| by Morgan Keller IEM ‘16

People

Morgan Keller
 Morgan Keller MAIEM ’16

Middlebury Institute graduates discuss where they are working today, how the Institute helped them get there, and what advice they’d give to current and future MIIS students.

My name is Morgan Keller and I graduated from the Middlebury Institute in 2016 with an MA in International Education Management. My language of study was Japanese. Prior to coming to Monterey, I earned my BA in International Affairs and Communications at Lewis & Clark College. I am also a Returned Peace Corps Volunteer (RPCV) and taught in the Japan Exchange and Teaching (JET) Program. Now I work at Wesleyan University in Middletown, Connecticut, as the director of the Office of International Student Affairs (OISA). 

As OISA director, I serve as Wesleyan’s principal designated school official (PDSO) and an alternate responsible officer (ARO), overseeing our institution’s Student and Exchange Visitor Information System (SEVIS) compliance and international student advising and documentation services. I lead our OISA team in providing holistic support for Wesleyan’s international student community from prearrival through up to three years after graduation. In addition to managing SEVIS compliance and advising services, my office administers cocurricular and extracurricular programs that encompass international student transition and persistence support, leadership development, peer mentorship, intercultural learning, and community building. I am also a leader and active participant in the Global Wes Collaborative (GWC), a group of staff, faculty, student, and alumni members who work together to advance Wesleyan’s comprehensive internationalization themes, goals, and activities.

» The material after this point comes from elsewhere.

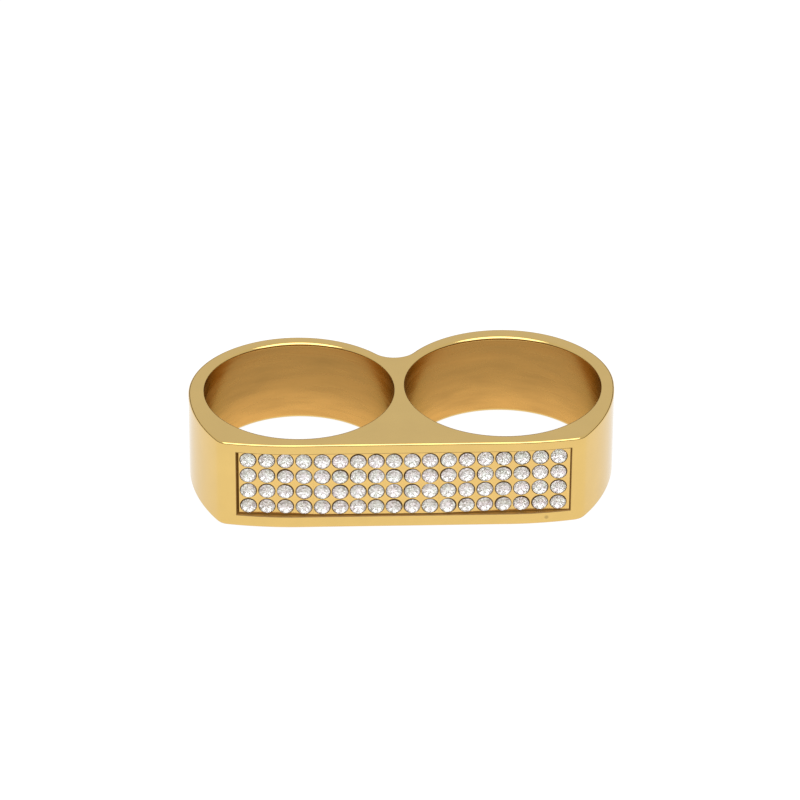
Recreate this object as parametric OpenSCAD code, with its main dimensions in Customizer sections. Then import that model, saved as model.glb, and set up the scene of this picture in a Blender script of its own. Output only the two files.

I learned about the job opening at Wesleyan while perusing the HigherEdJobs website when I was working at University of Wisconsin–Madison International Student Services (ISS) as assistant director of student transitions and cocurricular education. At the time, I was quite content in my position at UW–Madison, but I saw the opportunity at Wesleyan and felt inspired to apply because I wanted to work with a smaller community of international students and provide more individualized and holistic support.

Professor Katherine Punteney’s International Student & Scholar Services (ISSS) elective course with its practitioner approach was a wonderful introduction to the field for me during my studies at the Institute. It really sparked my interest in ISSS as a potential career path within international education! For my practicum experience, I was very fortunate to work under a brilliant, two-time MIIS alumna, Dr. Keri Toma MATFL ’03, MAIEM ’14, at UC Santa Cruz ISSS, just up the coast from Monterey. My practicum under Dr. Toma’s mentorship was immensely inspiring and formative, providing me with invaluable opportunities to gain on-the-ground experience in designing and implementing programming and orientation content for international students and scholars. I even had opportunities to support spouses and family members of international students and scholars through the Found in Conversation English class I started—work I loved that strongly aligned with my TESOL background from having lived and taught in Kyushu, Japan (Kagoshima Prefecture), for eight years prior to my graduate studies at MIIS! 

Start Early on Applying for Jobs

My best advice for current students is to start applying for jobs early, even before you begin your practicum or reach the final semester of your graduate program. Finding your first position out of graduate school is an exciting process that can potentially be quite iterative and time consuming. Cast as wide a net as you can when applying for roles, actively network with people in your field of interest, and tenaciously embrace the humbling, imperfectible arts of résumé writing, cover letter composing, and job interviewing. Inevitably, at some point in your career, likely more than once and perhaps even while you’re still a student at MIIS, there will be an opportunity that you really want that does not come to fruition (speaking from personal experience here). Once that sting of being passed by subdues, take time to constructively reflect on what you learned from the experience and then, in the sage words of my favorite TV hero, Ted Lasso, “be a goldfish” (but not a totally forgetful one) and move onward to new opportunities, keeping that garnered pearl of self-wisdom tucked away in your psyche until it’s time to dazzle in your next final interview!